Critics of the latest wave of Bundy-mania—and of serial-killer lust at-large—are pushing people to examine America’s fascination with serial killers, their mostly white victim pool, and the glossy veneer that Bundy received while people of color continue being mistreated within the criminal-justice system and victims of color are overlooked. This is perhaps why the second season of Mindhunter seemed so singularly refreshing and enraging all at once. Each episode was a reminder of how inexcusably law enforcement acted and how still today, such a heinous serial killer doesn’t register in our public consciousness the way his white counterparts do.

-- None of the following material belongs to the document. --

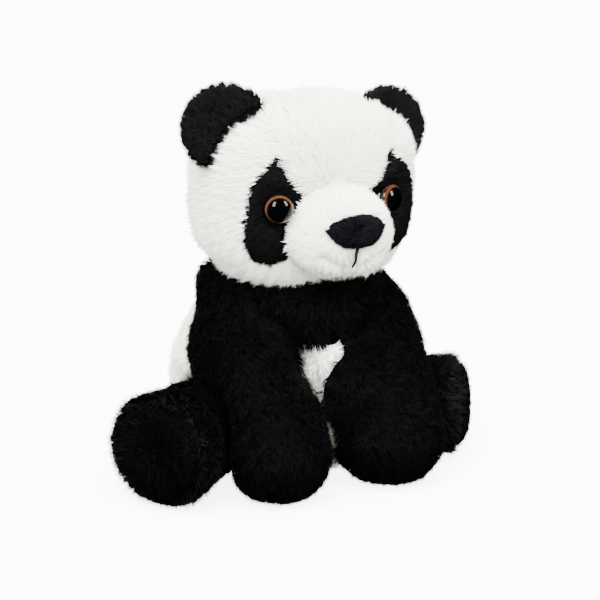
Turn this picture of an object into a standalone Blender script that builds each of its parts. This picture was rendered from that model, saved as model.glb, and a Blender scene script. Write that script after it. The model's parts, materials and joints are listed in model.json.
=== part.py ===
# Sitting plush panda, built as sewn panels over stuffing cores.
# Units are metres, +Z is up, the face looks along -Y, the toy's own left is +X.
# The outer faces are the mean surface of the pile; panels keep a small gap at every seam.
import math

import bmesh
import bpy
from mathutils import Matrix, Vector

MM = 0.001
Y_SHIFT = -15.5            # puts the middle of the overall depth on Y = 0
WALL = 4.0                 # backing cloth plus packed pile
CORE_GAP = 0.35            # between a panel and the filling behind it
SEAM_GAP = 0.3             # between neighbouring panels
RUN_GAP = 0.5              # clearance left beside a part that moves
CHORD_LIMB = 1.05         # faceted limb sweeps are enlarged so their flats clear the true curve
CHORD_HEAD = 1.032         # the same for the finer head sweep
BIG = 900.0                # size of the half-space cutters

HEAD_C = (0.0, 3.0, 153.0)
HEAD_R = (58.0, 43.0, 49.5)
MUZZLE_C = (0.0, -36.0, 137.5)
MUZZLE_R = (28.0, 21.5, 22.0)
HEAD_POWER = 2.9
MUZZLE_POWER = 2.4
NECK_C = (0.0, 6.0, 110.0)
NECK_R = 22.0
NECK_NOD = 8.0
NECK_TURN = 20.0
EAR_LINE_Y = 11.3
CHIN_Z = 118.5
GUSSET_POINT = (23.5, 161.0)
GUSSET_LEAN = 0.478
NOSE_C = (0.0, -55.3, 141.0)
NOSE_R = (13.8, 6.5, 8.4)
NOSE_TIP = (14.4, -53.0, 142.3)
NOSE_TIP_R = 3.0
PATCH = ((31, 176), (21.5, 160.5), (19.5, 152.5), (23, 140), (22.5, 125), (30, 121.5), (37, 120.6),
         (44.3, 123.5), (47.8, 134), (48.5, 144), (47.3, 154), (44.8, 163.5), (38, 171.5))
PATCH_EDGE = 40.0          # the left patch is cut wider beyond this line
PATCH_WIDER = 4.5
EYE_C = (33.0, -36.4, 151.3)
EYE_YAW = 22.0
EYE_RADIUS = 7.5
EYE_SEAT = 2.0
DOME = ((0.0, -5.6), (0.35, -5.3), (0.68, -4.2), (0.9, -2.4), (1.0, -0.7), (0.97, 0.0))
SHANK_R = 2.3
SHANK_TIP = 13.0
SHANK_TAPER = 0.6
WASHER_R = 6.5
WASHER_DEPTH = 6.2
WASHER_THICK = 1.6
RECESS_TOP = -9.0
NOSE_POWER = 2.8
NOSE_TAPER = 0.04
STITCH_Z = (119.5, 130.8)
STITCH_HALF = 0.6
STITCH_RAISE = 1.3

EAR_C = {1: (45.5, -2.5, 182.5), -1: (49.4, -2.5, 190.0)}    # the left ear is set deeper
EAR_R = 22.0
EAR_YAW = 15.0             # the outer edge stands further back than the inner one
EAR_HALF = 6.0
EAR_CUP = 4.0
EAR_TILT = 34.0
EAR_SWING = 20.0
EAR_REACH = {1: -4.0, -1: 3.0}    # from the leaf's middle down to the head's surface

TORSO_LOW_C = (0.0, 24.0, 46.0)
TORSO_LOW_R = (60.0, 60.0, 50.0)
TORSO_TOP_C = (0.0, 5.0, 88.0)
TORSO_TOP_R = (51.0, 40.0, 42.0)
BODY_POWER = 2.3
YOKE_POINT = (-34.0, 75.0)
YOKE_LEAN = 0.26
YOKE_SIDE_Y = 12.0
BELLY_SIDE_Y = -8.0
SEAT_Z = 8.0
PELLET_Z = 18.0

SHOULDER_C = (41.0, 0.0, 79.5)
SHOULDER_R = 22.5
FOREARM_C = {1: (36.5, -8.0, 58.0), -1: (43.0, -8.0, 58.0)}    # the left one is the thicker
FOREARM_R = {1: (26.5, 30.0, 34.0), -1: (20.5, 30.0, 34.0)}
PAW_C = (33.0, -34.0, 24.5)
PAW_R = (28.0, 30.0, 24.5)
ARM_LIFT = 30.0

HIP_C = (44.0, 18.0, 28.5)
HIP_R = 25.5
FOOT_C = {1: (84.4, -4.0, 27.5), -1: (83.9, -13.0, 30.0)}    # the right foot is further forward
FOOT_R = {1: (14.0, 28.0, 27.5), -1: (14.0, 30.0, 30.0)}
LEG_YAW = -27.0
LEG_UP = 12.0
LEG_DOWN = 3.0
SOLE_AT = 7.5
DISC_AROUND = 20
DISC_RINGS = 8
DISC_POWER = 2.8

TAIL_C = (0.0, 85.0, 27.0)
TAIL_R = (10.0, 10.0, 13.0)
TAIL_PIVOT = (0.0, 78.0, 32.0)
TAIL_SWING = 12.0

LABEL_LOW = (26.0, 58.0, 11.6)
LABEL_HIGH = (40.0, 77.0, 12.4)

FUR_WHITE = (0.86, 0.85, 0.80, 1.0)
FUR_BLACK = (0.035, 0.036, 0.04, 1.0)
FILLING = (0.92, 0.92, 0.9, 1.0)
EYE_DARK = (0.02, 0.012, 0.008, 1.0)
PLASTIC_WHITE = (0.9, 0.9, 0.88, 1.0)
ROUGH_CLOTH = 0.95
ROUGH_PLASTIC = 0.45
ROUGH_EYE = 0.06
BLACK_CLOTH = ("yoke", "eye_patch", "nose", "ear_", "arm_outer", "arm_inner", "leg_front",
               "leg_back", "sole", "mouth")


def place(p):
    return Vector((p[0], p[1] + Y_SHIFT, p[2])) * MM


def clear_scene():
    for obj in list(bpy.data.objects):
        bpy.data.objects.remove(obj, do_unlink=True)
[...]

The same apathy that allowed the killing to go on—that allowed Williams to go undetected—has relegated this haunting crime spree to relative obscurity, even further perpetuating the tragedy of them by diminishing its significance. This also speaks to a deep-rooted problem with consumers of true crime; the market responds to demand, so what does it say if the demand is only for murderers who look like Bundy? Our ongoing efforts to understand Bundy’s rationale have buried the lede: Bundy’s infamy lives at a dichotomy of unfathomable cruelty and utter commonality. Perhaps we will succeed in understanding Bundy when we stop being surprised that men like him can be extremely wicked, shockingly evil, and vile.